## Data to use
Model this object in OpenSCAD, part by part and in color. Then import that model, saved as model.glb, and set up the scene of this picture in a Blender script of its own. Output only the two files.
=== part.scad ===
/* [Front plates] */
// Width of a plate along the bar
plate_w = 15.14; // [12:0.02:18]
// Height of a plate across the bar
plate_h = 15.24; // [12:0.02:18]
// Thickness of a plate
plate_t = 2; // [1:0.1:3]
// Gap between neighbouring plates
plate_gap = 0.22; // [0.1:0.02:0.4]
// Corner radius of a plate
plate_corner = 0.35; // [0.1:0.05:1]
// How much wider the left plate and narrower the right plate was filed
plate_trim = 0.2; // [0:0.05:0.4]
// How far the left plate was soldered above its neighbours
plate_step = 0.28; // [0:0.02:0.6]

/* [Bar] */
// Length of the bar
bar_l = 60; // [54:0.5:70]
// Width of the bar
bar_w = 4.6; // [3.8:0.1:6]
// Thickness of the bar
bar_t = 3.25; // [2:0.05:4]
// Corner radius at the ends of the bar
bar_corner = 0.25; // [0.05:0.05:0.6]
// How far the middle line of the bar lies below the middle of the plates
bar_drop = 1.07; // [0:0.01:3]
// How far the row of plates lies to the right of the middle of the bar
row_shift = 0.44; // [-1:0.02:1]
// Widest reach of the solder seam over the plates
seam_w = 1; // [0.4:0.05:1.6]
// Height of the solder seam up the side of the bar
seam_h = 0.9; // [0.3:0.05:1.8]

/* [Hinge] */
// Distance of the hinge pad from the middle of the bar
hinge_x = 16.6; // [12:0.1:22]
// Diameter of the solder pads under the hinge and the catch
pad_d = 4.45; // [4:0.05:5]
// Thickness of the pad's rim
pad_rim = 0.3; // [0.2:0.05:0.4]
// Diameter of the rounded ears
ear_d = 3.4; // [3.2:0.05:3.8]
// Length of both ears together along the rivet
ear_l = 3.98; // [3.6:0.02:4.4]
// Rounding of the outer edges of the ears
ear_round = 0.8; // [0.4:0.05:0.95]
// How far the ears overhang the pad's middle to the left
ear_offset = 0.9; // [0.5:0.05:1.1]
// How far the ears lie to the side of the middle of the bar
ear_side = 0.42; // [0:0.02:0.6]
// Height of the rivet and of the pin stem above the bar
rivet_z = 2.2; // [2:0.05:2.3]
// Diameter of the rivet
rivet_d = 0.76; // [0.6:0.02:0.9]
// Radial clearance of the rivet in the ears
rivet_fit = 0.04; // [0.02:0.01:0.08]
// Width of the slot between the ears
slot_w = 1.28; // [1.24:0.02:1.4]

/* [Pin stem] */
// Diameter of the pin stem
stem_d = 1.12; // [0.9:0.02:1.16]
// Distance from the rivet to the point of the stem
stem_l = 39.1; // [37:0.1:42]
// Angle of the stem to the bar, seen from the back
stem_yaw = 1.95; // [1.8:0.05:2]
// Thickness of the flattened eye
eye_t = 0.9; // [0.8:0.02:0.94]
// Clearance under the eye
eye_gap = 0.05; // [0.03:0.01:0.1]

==

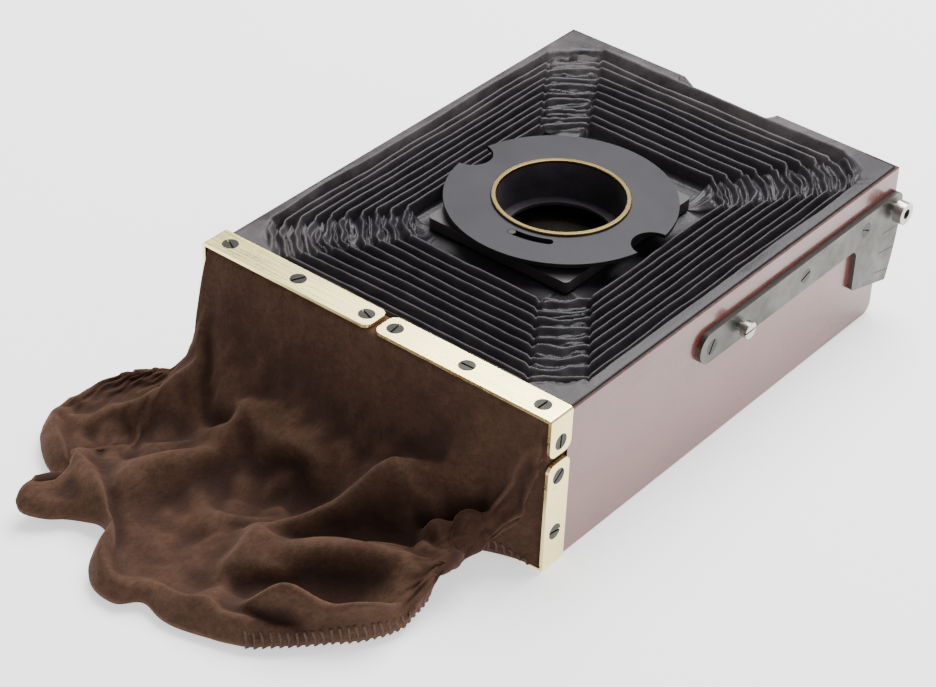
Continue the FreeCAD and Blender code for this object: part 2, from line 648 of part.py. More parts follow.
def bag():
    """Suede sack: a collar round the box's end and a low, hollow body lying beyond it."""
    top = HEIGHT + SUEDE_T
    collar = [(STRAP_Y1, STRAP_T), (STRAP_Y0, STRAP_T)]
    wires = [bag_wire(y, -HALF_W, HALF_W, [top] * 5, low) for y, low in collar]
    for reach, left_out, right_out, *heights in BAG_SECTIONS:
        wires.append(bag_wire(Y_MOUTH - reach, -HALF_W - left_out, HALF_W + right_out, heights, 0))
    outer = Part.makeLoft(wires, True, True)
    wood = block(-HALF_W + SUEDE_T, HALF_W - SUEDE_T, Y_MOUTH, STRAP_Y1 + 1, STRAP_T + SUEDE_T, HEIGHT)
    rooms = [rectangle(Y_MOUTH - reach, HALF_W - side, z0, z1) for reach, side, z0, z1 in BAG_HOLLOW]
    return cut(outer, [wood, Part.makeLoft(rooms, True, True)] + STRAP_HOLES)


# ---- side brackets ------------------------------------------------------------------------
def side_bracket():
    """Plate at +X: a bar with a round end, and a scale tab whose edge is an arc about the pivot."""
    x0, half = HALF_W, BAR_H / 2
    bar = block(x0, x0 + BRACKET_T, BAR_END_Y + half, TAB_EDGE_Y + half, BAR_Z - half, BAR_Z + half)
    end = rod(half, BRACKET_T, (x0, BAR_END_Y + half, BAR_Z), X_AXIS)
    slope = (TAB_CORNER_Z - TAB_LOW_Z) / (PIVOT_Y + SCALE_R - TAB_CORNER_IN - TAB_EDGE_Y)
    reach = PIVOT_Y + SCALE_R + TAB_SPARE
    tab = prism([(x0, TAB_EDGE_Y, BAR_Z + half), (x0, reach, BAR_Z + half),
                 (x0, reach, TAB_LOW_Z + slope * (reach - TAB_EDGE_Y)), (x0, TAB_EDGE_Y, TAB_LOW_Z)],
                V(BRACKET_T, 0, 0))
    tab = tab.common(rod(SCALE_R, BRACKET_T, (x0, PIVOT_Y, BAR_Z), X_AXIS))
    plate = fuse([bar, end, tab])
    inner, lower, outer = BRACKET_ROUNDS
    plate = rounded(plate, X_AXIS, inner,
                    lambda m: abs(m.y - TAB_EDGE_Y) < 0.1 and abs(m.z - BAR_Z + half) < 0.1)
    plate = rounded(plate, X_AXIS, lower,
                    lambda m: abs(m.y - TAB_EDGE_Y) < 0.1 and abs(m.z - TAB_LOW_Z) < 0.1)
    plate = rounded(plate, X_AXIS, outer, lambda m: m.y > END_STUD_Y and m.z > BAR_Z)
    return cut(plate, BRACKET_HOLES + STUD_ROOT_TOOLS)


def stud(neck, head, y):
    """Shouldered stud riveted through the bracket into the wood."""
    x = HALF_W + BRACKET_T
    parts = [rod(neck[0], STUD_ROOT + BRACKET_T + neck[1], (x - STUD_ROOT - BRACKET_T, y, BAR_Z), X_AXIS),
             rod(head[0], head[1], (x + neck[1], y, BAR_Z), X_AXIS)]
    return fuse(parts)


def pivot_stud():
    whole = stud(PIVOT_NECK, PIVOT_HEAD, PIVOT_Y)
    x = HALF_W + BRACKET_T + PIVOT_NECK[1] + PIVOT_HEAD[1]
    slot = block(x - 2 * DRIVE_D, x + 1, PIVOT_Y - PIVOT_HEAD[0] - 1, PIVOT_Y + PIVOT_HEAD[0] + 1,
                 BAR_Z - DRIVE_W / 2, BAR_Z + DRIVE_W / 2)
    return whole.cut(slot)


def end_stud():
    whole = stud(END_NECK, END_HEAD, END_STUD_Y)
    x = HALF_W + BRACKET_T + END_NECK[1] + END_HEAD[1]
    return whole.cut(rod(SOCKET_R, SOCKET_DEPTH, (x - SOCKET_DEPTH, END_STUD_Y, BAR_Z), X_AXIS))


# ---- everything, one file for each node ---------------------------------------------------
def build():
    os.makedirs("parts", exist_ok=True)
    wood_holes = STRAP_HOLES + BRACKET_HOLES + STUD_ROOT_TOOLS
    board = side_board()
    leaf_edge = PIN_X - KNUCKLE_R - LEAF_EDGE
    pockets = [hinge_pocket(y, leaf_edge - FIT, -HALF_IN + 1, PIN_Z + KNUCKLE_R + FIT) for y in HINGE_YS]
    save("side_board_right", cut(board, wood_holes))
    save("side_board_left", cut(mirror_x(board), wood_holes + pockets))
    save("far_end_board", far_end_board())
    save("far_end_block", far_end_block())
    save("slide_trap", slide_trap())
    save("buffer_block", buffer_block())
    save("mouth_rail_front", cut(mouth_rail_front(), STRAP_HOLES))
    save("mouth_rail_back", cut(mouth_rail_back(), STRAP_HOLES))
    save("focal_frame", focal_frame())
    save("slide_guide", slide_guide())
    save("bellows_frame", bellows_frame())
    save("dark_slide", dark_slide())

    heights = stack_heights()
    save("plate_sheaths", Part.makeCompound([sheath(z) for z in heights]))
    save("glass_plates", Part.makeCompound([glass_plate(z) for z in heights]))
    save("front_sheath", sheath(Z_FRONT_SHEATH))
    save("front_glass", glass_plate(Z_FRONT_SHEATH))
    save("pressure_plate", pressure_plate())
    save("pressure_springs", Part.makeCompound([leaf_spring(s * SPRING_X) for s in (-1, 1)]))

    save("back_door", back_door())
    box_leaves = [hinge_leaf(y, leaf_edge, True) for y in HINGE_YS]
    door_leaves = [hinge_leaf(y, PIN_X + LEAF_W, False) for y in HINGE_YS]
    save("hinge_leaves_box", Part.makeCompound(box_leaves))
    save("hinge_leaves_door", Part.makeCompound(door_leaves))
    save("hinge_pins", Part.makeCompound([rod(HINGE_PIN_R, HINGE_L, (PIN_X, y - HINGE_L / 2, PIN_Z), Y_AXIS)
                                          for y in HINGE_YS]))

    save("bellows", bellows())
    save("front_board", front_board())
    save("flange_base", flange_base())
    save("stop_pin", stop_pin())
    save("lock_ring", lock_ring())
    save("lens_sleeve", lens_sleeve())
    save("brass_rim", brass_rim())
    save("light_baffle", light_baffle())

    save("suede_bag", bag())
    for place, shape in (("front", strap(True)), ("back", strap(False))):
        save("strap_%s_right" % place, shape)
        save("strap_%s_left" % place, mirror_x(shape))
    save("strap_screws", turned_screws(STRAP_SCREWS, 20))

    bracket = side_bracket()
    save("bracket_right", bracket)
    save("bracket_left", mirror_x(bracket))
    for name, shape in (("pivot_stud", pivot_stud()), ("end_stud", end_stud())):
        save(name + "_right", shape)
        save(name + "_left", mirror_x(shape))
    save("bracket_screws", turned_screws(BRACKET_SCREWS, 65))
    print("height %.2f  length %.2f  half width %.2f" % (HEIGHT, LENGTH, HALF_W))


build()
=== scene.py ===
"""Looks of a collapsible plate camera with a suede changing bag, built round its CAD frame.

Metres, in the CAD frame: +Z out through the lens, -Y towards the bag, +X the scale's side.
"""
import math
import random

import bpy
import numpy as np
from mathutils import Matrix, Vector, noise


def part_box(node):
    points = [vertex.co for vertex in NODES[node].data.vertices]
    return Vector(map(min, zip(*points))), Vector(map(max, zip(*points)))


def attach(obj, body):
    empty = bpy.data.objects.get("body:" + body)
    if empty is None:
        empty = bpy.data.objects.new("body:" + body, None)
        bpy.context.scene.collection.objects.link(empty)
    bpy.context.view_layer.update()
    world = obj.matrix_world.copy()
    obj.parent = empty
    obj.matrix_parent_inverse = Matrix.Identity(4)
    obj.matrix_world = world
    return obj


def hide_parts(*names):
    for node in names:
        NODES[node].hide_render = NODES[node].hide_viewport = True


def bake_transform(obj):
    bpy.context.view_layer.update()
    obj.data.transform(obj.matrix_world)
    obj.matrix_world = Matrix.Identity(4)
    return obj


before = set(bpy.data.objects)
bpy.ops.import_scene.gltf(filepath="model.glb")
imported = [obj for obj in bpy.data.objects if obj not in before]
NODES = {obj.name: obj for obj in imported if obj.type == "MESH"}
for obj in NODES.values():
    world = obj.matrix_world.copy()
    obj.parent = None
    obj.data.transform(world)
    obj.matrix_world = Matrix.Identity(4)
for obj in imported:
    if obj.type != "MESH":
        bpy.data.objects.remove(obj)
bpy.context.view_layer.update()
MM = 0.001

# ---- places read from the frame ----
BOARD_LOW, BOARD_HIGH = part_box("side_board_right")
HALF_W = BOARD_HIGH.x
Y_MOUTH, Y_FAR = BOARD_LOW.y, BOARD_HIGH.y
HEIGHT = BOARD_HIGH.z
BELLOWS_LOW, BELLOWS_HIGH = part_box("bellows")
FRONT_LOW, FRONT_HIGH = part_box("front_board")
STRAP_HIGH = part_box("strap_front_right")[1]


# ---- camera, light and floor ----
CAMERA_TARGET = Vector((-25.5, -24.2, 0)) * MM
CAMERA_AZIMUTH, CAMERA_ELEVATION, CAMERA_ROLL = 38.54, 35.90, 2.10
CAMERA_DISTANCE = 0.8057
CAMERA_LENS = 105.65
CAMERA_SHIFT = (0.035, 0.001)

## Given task
Return exactly, and only, the lines from the one containing "bracket = side_bracket()" down to the one containing "in imported if", with both of those lines included.

## Answer to this task
    bracket = side_bracket()
    save("bracket_right", bracket)
    save("bracket_left", mirror_x(bracket))
    for name, shape in (("pivot_stud", pivot_stud()), ("end_stud", end_stud())):
        save(name + "_right", shape)
        save(name + "_left", mirror_x(shape))
    save("bracket_screws", turned_screws(BRACKET_SCREWS, 65))
    print("height %.2f  length %.2f  half width %.2f" % (HEIGHT, LENGTH, HALF_W))


build()
=== scene.py ===
"""Looks of a collapsible plate camera with a suede changing bag, built round its CAD frame.

Metres, in the CAD frame: +Z out through the lens, -Y towards the bag, +X the scale's side.
"""
import math
import random

import bpy
import numpy as np
from mathutils import Matrix, Vector, noise


def part_box(node):
    points = [vertex.co for vertex in NODES[node].data.vertices]
    return Vector(map(min, zip(*points))), Vector(map(max, zip(*points)))


def attach(obj, body):
    empty = bpy.data.objects.get("body:" + body)
    if empty is None:
        empty = bpy.data.objects.new("body:" + body, None)
        bpy.context.scene.collection.objects.link(empty)
    bpy.context.view_layer.update()
    world = obj.matrix_world.copy()
    obj.parent = empty
    obj.matrix_parent_inverse = Matrix.Identity(4)
    obj.matrix_world = world
    return obj


def hide_parts(*names):
    for node in names:
        NODES[node].hide_render = NODES[node].hide_viewport = True


def bake_transform(obj):
    bpy.context.view_layer.update()
    obj.data.transform(obj.matrix_world)
    obj.matrix_world = Matrix.Identity(4)
    return obj


before = set(bpy.data.objects)
bpy.ops.import_scene.gltf(filepath="model.glb")
imported = [obj for obj in bpy.data.objects if obj not in before]
NODES = {obj.name: obj for obj in imported if obj.type == "MESH"}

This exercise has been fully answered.